# Pointe West Area



## WESTTU1 (Jun 21, 2016)

I'm a saltwater fisherman suffering in Dallas. I grew up fishing Baffin and the Land cut but will be staying Friday-Tuesday at a house a few miles from San Luis Pass in an area called Pointe West. 

I have read about the warnings about the pass but in your opinion is the gulf or bay side in this area best?

Looking at a map it looks like I would access the bay fairly easy. 

Just curious, not looking for secret spots


----------



## Outearly (Nov 17, 2009)

Unless the fulf side is flat and green, you're best shot is the bay side. You'll be fine, you'll see people wading on that side. The pass itself is treacherous, even close to it I would have a pfd or some other flotation with you. I don't know of a "spot", I think you'll figure it out. Have a good time.


----------



## ClearLakeClayt (Aug 2, 2011)

First choice is always the surf when it's right, and you might be timing your visit perfectly. Winds have been light and the surf looks to be clearing. Only problem could be the hurricane down by Yucatan, causing more of a swell than we want.

Failing that, sure, there are numerous places to wade the bay side from where you are. Stop by the bait shops on Galveston - they'll point you in the right direction.

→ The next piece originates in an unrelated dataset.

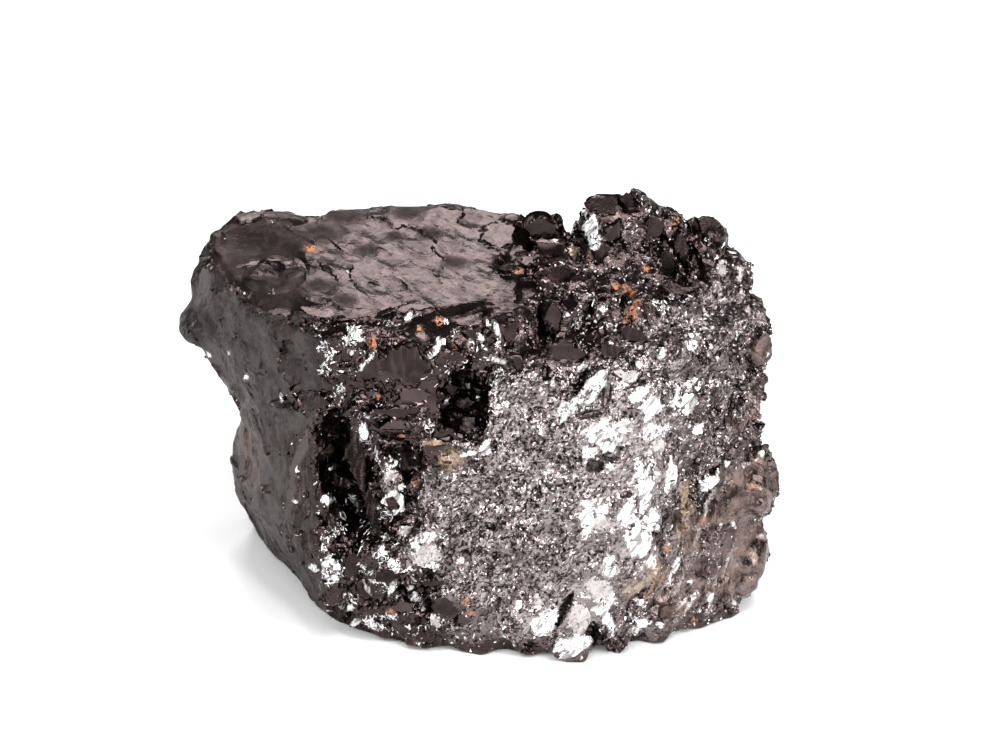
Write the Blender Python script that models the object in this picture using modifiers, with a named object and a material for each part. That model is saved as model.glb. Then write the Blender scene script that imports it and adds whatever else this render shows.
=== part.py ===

Good luck and stay cool - it's major HOT down here...


----------



## WESTTU1 (Jun 21, 2016)

Thanks


----------



## Hookem-Guy81 (Apr 3, 2013)

Pointe West in front of the houses on the Bay Side will be best if surf is sandy, if not we go down to Blue Water Tower to gain access to beach, unless you have it from House. Bayside will be shallow and slightly muddy for about 100 yards or so then you will come to a chest deep gut, can fish there or cross it and fish the 3 foot flats which are sand bottom from just before gut. Best on incoming tide early morning or late afternoon. Shuffle your feet, lots of stingrays in area.


----------